Relationship with Other Functions
The CDF is closely related to other functions in probability theory:
Probability Density Function (PDF)
For continuous random variables, the PDF \(f_X(x)\) is the derivative of the CDF: \[ f_X(x) = \frac{d}{dx} F_X(x) \]
Survival Function
The survival function \(S_X(x)\) is the complement of the CDF: \[ S_X(x) = 1 - F_X(x) \] It represents the probability that the random variable \(X\) is greater than \(x\).
Quantile Function
The quantile function \(Q(p)\) is the inverse of the CDF, defined for \(0 < p < 1\) as: \[ Q(p) = \inf \{ x \in \mathbb{R} : F_X(x) \geq p \} \] It gives the value below which a given percentage of observations in a dataset fall.
Examples
Example 1: Discrete Random Variable
Consider a discrete random variable \(X\) that takes values 1, 2, and 3 with probabilities 0.2, 0.5, and 0.3, respectively. The CDF is: \[ F_X(x) = \begin{cases} 0 & \text{if } x < 1 \\ 0.2 & \text{if } 1 \leq x < 2 \\ 0.7 & \text{if } 2 \leq x < 3 \\ 1 & \text{if } x \geq 3 \end{cases} \]

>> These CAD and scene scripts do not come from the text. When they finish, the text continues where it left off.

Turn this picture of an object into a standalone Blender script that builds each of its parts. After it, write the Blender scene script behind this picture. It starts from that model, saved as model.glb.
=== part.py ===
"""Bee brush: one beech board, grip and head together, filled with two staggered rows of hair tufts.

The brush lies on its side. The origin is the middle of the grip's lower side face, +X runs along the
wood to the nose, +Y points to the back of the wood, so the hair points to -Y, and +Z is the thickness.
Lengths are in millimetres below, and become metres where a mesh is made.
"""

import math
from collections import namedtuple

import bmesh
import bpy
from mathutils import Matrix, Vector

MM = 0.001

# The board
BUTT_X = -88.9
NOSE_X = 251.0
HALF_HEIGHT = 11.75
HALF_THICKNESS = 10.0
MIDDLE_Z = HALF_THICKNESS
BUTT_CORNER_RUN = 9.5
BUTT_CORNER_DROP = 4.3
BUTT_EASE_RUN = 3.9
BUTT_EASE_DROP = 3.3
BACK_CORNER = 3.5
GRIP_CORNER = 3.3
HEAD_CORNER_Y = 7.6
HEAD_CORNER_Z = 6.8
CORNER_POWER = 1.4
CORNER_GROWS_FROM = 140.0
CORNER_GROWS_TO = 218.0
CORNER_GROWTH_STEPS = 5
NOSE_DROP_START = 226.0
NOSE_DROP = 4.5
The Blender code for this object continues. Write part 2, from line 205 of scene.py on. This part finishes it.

Example 2: Continuous Random Variable
Consider a continuous random variable \(X\) with a uniform distribution on the interval \([0, 1]\). The PDF is \(f_X(x) = 1\) for \(0 \leq x \leq 1\). The CDF is: \[ F_X(x) = \begin{cases} 0 & \text{if } x < 0 \\ x & \text{if } 0 \leq x \leq 1 \\ 1 & \text{if } x > 1 \end{cases} \]
Mathematical Properties
Monotonicity
The CDF is a non-decreasing function, meaning that for any \(a \leq b\), \(F_X(a) \leq F_X(b)\). This property ensures that as the value of the random variable increases, the probability does not decrease.
Right-Continuity
The CDF is right-continuous, which means that for any \(x\), the limit of \(F_X(y)\) as \(y\) approaches \(x\) from the right is equal to \(F_X(x)\): \[ \lim_{y \to x^+} F_X(y) = F_X(x) \]
Limits
The limits of the CDF as \(x\) approaches \(-\infty\) and \(+\infty\) are: \[ \lim_{x \to -\infty} F_X(x) = 0 \] \[ \lim_{x \to +\infty} F_X(x) = 1 \]
Inversion
For a continuous random variable, the CDF can be inverted to find the quantile function. If \(U\) is a uniform random variable on \([0, 1]\), then \(X = F_X^{-1}(U)\) has the same distribution as \(X\).
Practical Considerations
Empirical CDF
In practice, the CDF can be estimated from data using the empirical CDF. Given a sample \(x_1, x_2, \ldots, x_n\), the empirical CDF \(F_n(x)\) is defined as: \[ F_n(x) = \frac{1}{n} \sum_{i=1}^n I(x_i \leq x) \] where \(I\) is the indicator function.
Computational Methods
Computing the CDF for complex distributions may require numerical methods. Techniques such as Monte Carlo simulation and numerical integration are often used.
Conclusion
The cumulative distribution function is a crucial tool in probability theory and statistics, providing a comprehensive description of the distribution of a random variable. Its properties and relationships with other functions make it an essential concept for understanding and analyzing probabilistic models.